Thursday, January 21, 2016

Britain at Night: Why the Night Is a Vital Part of the Human Experience and Must Be Protected

Photo by Robert Foster

This article originally appeared on VICE UK.

For as long as I can remember I've been preoccupied with the night. I'm still trying to figure out who's to blame. Some people I've met over the course of my life have to drive themselves to complete physical and mental incapacitation before they can bear to leave the night alone, to go to bed. Others seem happy to give in after some takeaway and a bit of TV.

I'm not here to cast judgement on anyone. The question of what separates one type of person from the other isn't one I feel capable of answering just yet, though I'm sure there are armies of therapists working hard to get to the bottom of it in the leafiest parts of whichever city you're currently having a nervous breakdown in.

Instead of attempting to psychoanalyze anyone who's ever woken up after a night out feeling like a train's crashed into their face, I'll try to put into words why the night should be saved. Because the night is a living thing and in Britain it is currently—blatantly—under attack.

In the last ten years, the number of nightclubs that remain open and operational in this country has halved. It's a stat that came out last year and that I have since seen quoted more times than the number of nightclubs in this country that remain open and operational. At first it was shocking, and yet it probably shouldn't have been. For years now it's felt as though there's been an ongoing persecution of the night as something criminal in itself, a repeat offender complicit in every bottling, murder, and sex attack that has taken place after sunset. While there's obviously some justice in this—the greatest weapon of social control ever devised isn't the cop or the baton, it's the streetlight—the greater injustice is the attempt to deny us the night and all it has to offer by roping it off, turning it into a slightly crapper extension of the day where it's colder and everything costs more.
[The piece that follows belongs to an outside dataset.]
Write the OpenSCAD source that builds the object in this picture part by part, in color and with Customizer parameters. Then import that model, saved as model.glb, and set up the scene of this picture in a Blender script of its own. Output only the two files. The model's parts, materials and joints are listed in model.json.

The night deserves more than this. No matter how many relationships it ruins, drug habits it fosters, or debt collectors it keeps breathing, the night is a god of possibility; it is where people go to fall in lifelong love, find the friends they need to thwart the thoughts of suicide, locate themselves in a world that seems to be growing more and more resentful of human life every day, but is really just the same mess of vanity and confusion it's always been.

Photo by Bruno Bayley

The night: music I fall in love with inevitably sounds like it. All my happiest and worst memories were born in it: my biggest strokes of luck and gravest mistakes, epiphanic dawnings of art, resolve, and self-disgust, first and last kisses. The list of things that could never have existed without the night includes but is not limited to the following acronyms: the KLF, the IRA, the ECL, AFI, XTC, NARC, PCP, PMA, PKD, PDA, STD, CBT, ZMA, AWOL, and MPS in the sky. Some of those things are good, some of them aren't, but then that's what the night is for. It doesn't give you things you wanted, it gives you things you didn't ask for, things you never even knew you wanted. The night is chaos—or at least it's meant to be.

There is no chaos in the night that the current government has planned for us. The authorities' attempts to colonize and cleanse the night—to shut down bars and clubs and any of those other "third places" that you go to when you're sick of the spaces you work and sleep in—should be seen as an act of territorial aggression, temporal terrorism. And this is not me trying to plant my own flag in the night; it's never been anything other than impervious to my hounding of it, that pursuit well into its second decade now to the detriment of my mental and physical health, most cherished relationships, reputation, and bank balance. But if any cunt does "own the night," it's definitely not a Tory.

Read on Thump: A History of British Nightlife According to Dave Haslam

There is a lot of evidence to support that statement: doggers, ravers, striking junior doctors, crews of cruising boy racers, every Facebook profile you've stalked post-Tinder/happn/Bumble/3inder, and cocaine, its stubborn, continued rise making it as visible on Britain as Premier League football, more popular than poetry. But the more I think about it, the more I keep coming back to something a little less recent.

In 1957, The Black Cloud, a work of science fiction by the prescient British astrophysicist and author Fred Hoyle, was first published by Valancourt Books. Hoyle was a legit maverick, a man who had important ideas about stars before anyone else and coined the term "Big Bang," while at the same time dismissing the theory itself as completely stupid. His writing can't have helped him gain the respect of the British scientific community, who never truly embraced him. In The Black Cloud a massive, sentient cloud of gas wedges itself between the sun and the Earth, blocking out all the light, and refusing to budge after the army fire nukes at it.

Photo by Robert Foster

It sounds anathema to what you'd expect from an astrophysicist, a man—supposedly—of numbers suspending his disbelief to reel out a metaphor of the night as a living thing for the duration of a novel. But it's a brilliant book and it feels apt now to hark back to it and what, for me, is its central message.

At a time when our relationship with the night is changing, it's heartening to know that no matter how many nukes, licensing regulations, sodium bulbs, or CCTV cameras are fired up at it, the night will always be out there, lurking, looming, waiting, for those people whose inbuilt curiosity compels them to explore it right to the most distant edges.